Nothing could be achieved economically, Macdonald had realised, until the narrative in which Ness people placed their lives was turned around. And the group’s purpose was simple: by recovering the herring girl, small crofter and Gaelic singer from ‘the enormous condescension of posterity’ they aimed to show that mainland pasts taught in schools were not the only worthy histories. The historical society was like shell-sand worked through acid bog: an antidote to the idea that Gaelic culture was intrinsically inferior.

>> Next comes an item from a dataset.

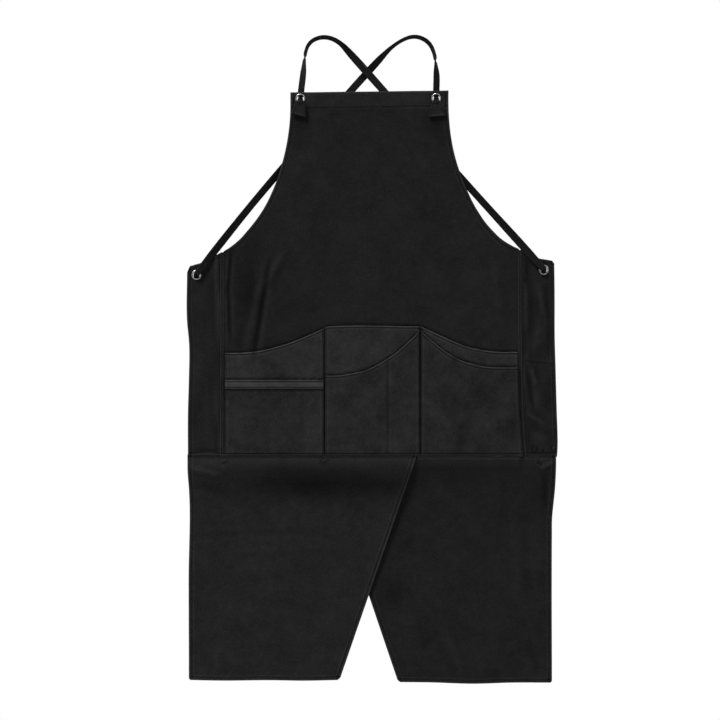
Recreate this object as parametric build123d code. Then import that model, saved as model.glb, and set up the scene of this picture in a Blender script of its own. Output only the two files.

Many historians like to think they offer hope in the present. The question ‘what is the nature of the present?’, these historians argue, can be answered only comparatively, and the past is our only real source of comparison. It shows us there are other ways to live than those most widely practiced today. The past is full not of dead things but of unfinished business: germs of fruitful routes as yet untravelled. Every coastal ruin whose living cultures were once steamrollered by the homogenising logics of industrial capitalism is a site at which the possibilities for an escape from those logics can be entertained. However, few historians find themselves genuinely empowered to turn analyses of past or present into better futures. In this sense, Comunn Eachdraidh Nis are inspirational: they have done, on minimal resources, what much larger historical bodies can often only dream of. This is why the Western Isles should be a site of pilgrimage for anyone who wonders what history can do or how historical thinking can be made to matter.